- Author(s): Louis Salvérius and Raoul Cauvin

= Un chariot dans l'Ouest =

Un chariot dans l'Ouest (A Carriage in the West) is the first in Les Tuniques Bleues comic series by Louis Salvérius and Raoul Cauvin. It was published for the first time at No. 1689 and No. 1706 in Spirou magazine in 1970, then as an album in 1972.

==Plot==
Somewhere in the southwestern United States, the conflict between Indian tribes and the 'Bluecoats' rages. A patrol of Fort Bow is surprised when a messenger of the Union pursued by several Comanche Indians appears. His cavalcade goes wrong, since an arrow hits him.
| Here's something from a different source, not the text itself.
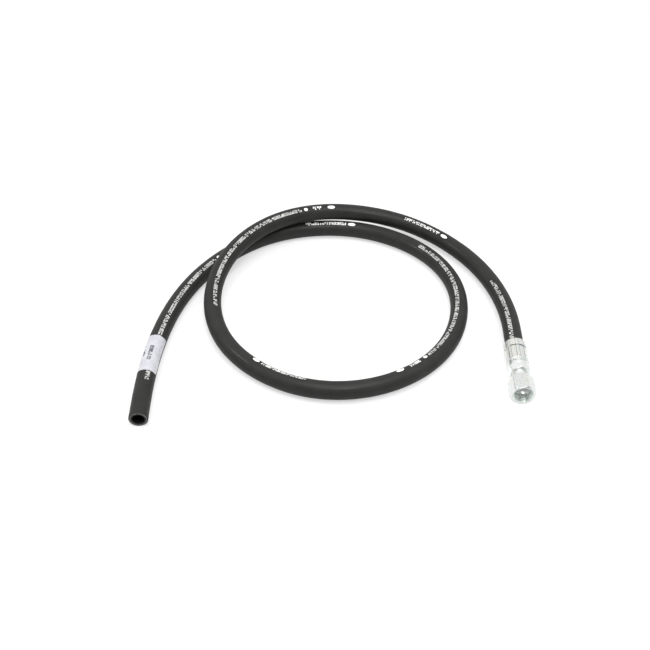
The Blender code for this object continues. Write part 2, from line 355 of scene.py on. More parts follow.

He is narrowly saved by the soldiers, and treated at Fort Bow, where he explains to the general that his fort, Fort Defiance, is overwhelmed by Indian raids. This fort is on the edge of Indian Territory border. They need urgent reinforcements, and the general intends to send them a cart full of ammunition. Chesterfield, who has lied to the general's daughter, Amelia, is thus appointed to accomplish this dangerous mission, since it will be necessary to cross the enemy lines. Accompanied by Blutch, Tripps and Bryan, the garrison rush to Fort Defiance, unaware that their adventures are far from over.